Fontana’s ideas resonated widely with those of his contemporaries: from ZERO in Europe to Gutai in Japan and Minimalism in America. 1965, notably, was the year that Donald Judd published his seminal text ‘Specific Objects’, asserting that ‘Actual space is intrinsically more powerful and specific than paint on a flat surface’ (D. Judd, ‘Specific Objects’, Arts Yearbook 8, 1965). For Fontana, the moment that this ‘actual space’ revealed itself was one of great solemnity. The word ‘attese’, translating as ‘waiting’ or ‘expectation’, spoke poetically to the hushed silence that descended as he stood before his canvas. There, poised like a rocket on a launchpad, he awaited the perfect moment to strike through the picture plane.

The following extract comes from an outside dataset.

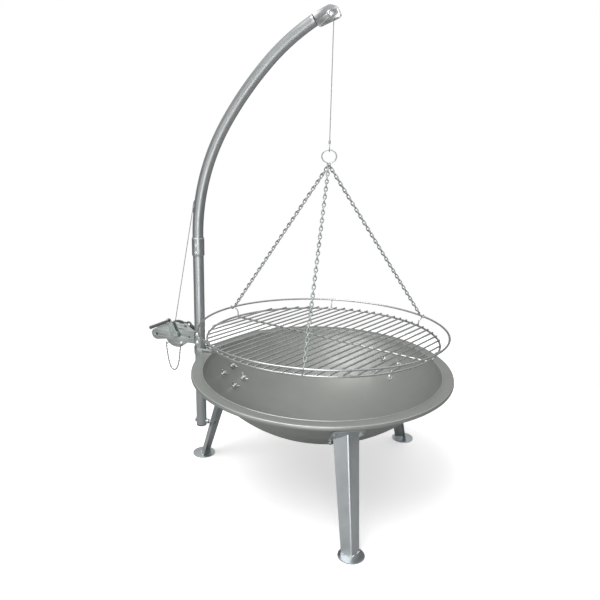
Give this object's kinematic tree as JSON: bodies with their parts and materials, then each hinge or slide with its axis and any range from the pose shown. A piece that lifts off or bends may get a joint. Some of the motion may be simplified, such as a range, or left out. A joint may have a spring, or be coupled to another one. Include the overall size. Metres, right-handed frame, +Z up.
{
  "type": "fire pit with grate",
  "caption": "Round steel fire bowl on splayed legs with a swing arm, hand winch and a round cooking grate hung on chains over the bowl.",
  "frame": {"origin": "centre of the bounding box at floor level; the bowl axis stands 94.4 mm towards +X from it", "axes": "+Z up; the arm lies in the XZ plane and reaches from the pole towards +X"},
  "size_m": [0.9888, 0.8, 1.4134],
  "materials": {
    "bowl_paint": "satin silver-grey heat paint",
    "leg_paint": "satin silver-grey paint",
    "pole_paint": "silver lacquer, half gloss",
    "zinc": "bright zinc plating",
    "bright_plating": "bright plated",
    "grate_chrome": "chromed wire",
    "steel_rope": "galvanised strands",
    "dark_plastic": "moulded"
  },
  "bodies": {
    "stand": {"arm": "pole_paint", "bowl": "bowl_paint", "chain_rivet": "zinc", "clevis": "bright_plating", "foot_back": "leg_paint", "foot_front": "leg_paint", "foot_right": "leg_paint", "leg_back": "leg_paint", "leg_bolt_back_1": "zinc", "leg_bolt_back_2": "zinc", "leg_bolt_back_3": "zinc", "leg_bolt_back_4": "zinc", "leg_bolt_front_1": "zinc", "leg_bolt_front_2": "zinc", "leg_bolt_front_3": "zinc", "leg_bolt_front_4": "zinc", "leg_bolt_right_1": "zinc", "leg_bolt_right_2": "zinc", "leg_bolt_right_3": "zinc", "leg_bolt_right_4": "zinc", "leg_front": "leg_paint", "leg_right": "leg_paint", "lock_chain": "zinc", "pole": "pole_paint", "pole_bolt": "zinc", "pole_cap": "dark_plastic", "pole_spacer": "zinc", "pulley_bolt": "bright_plating", "pulley_nut": "bright_plating", "rim_clamp": "zinc", "rim_clamp_bolt": "zinc", "rope_grommet": "dark_plastic", "rope_run": "steel_rope", "socket_screw_1": "zinc", "socket_screw_2": "zinc", "winch_bolt_1": "zinc", "winch_bolt_2": "zinc", "winch_frame": "zinc"},
    "winch_crank": {"winch_drum": "zinc", "rope_winding": "steel_rope", "crank_arm": "zinc", "grip_rivet": "zinc"},
    "grip": {"crank_grip": "dark_plastic"},
    "pin": {"lock_pin": "bright_plating"},
    "pulley": {"pulley_wheel": "bright_plating"},
    "rope": {"rope_drop": "steel_rope"},
    "lift": {"rope_crimp": "steel_rope"},
    "hanging_grate": {"lift_ring": "zinc", "rope_eye": "steel_rope", "cooking_grate": "grate_chrome", "handle_ring": "grate_chrome", "chain_hook_back_left": "zinc", "chain_hook_front": "zinc", "chain_hook_back_right": "zinc", "chain_back_left": "zinc", "chain_front": "zinc", "chain_back_right": "zinc"}
  },
  "joints": [
    {"name": "side_swing", "type": "hinge", "parent": "stand", "child": "rope", "pos_m": [0.09436, 0, 1.3907], "axis": [1, 0, 0], "range_deg": [-7, 7]},
    {"name": "grate_lift", "type": "slide", "parent": "rope", "child": "lift", "axis": [0, 0, 1], "range_m": [-0.075, 0.25], "deforming": ["rope_drop"]},
    {"name": "grate_spin", "type": "hinge", "parent": "lift", "child": "hanging_grate", "pos_m": [0.09436, 0, 1.016], "axis": [0, 0, 1], "continuous": true},
    {"name": "crank_turn", "type": "hinge", "parent": "stand", "child": "winch_crank", "pos_m": [-0.40314, 0, 0.42], "axis": [0, 1, 0], "range_deg": [-843, 253]},
    {"name": "pulley_turn", "type": "hinge", "parent": "stand", "child": "pulley", "pos_m": [0.08336, 0, 1.3907], "axis": [0, 1, 0], "range_deg": [-1303, 391]},
    {"name": "grip_fold", "type": "hinge", "parent": "winch_crank", "child": "grip", "pos_m": [-0.42264, -0.031, 0.4687], "axis": [-0.4194, 0, 0.9078], "range_deg": [0, 90]},
    {"name": "lock_pin_pull", "type": "slide", "parent": "stand", "child": "pin", "axis": [0, -1, 0], "range_m": [0, 0.03]}
  ],
  "couplings": [
    {"joint": "crank_turn", "follows": "grate_lift", "rad_per_m": -58.824},
    {"joint": "pulley_turn", "follows": "grate_lift", "rad_per_m": -90.909}
  ]
}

So profoundly unique was this act on each occasion that Fontana consecrated every tagli with an inscription on its reverse: a witticism or diary entry that marked the occasion. The present example reads ‘sette per nove quarantanove … giusto!!’ (‘seven times nine forty nine … correct!!’). Invoking the work’s nine cuts, it ultimately refutes all mathematical logic: a nod, perhaps, to the great incalculable mysteries of art and the universe.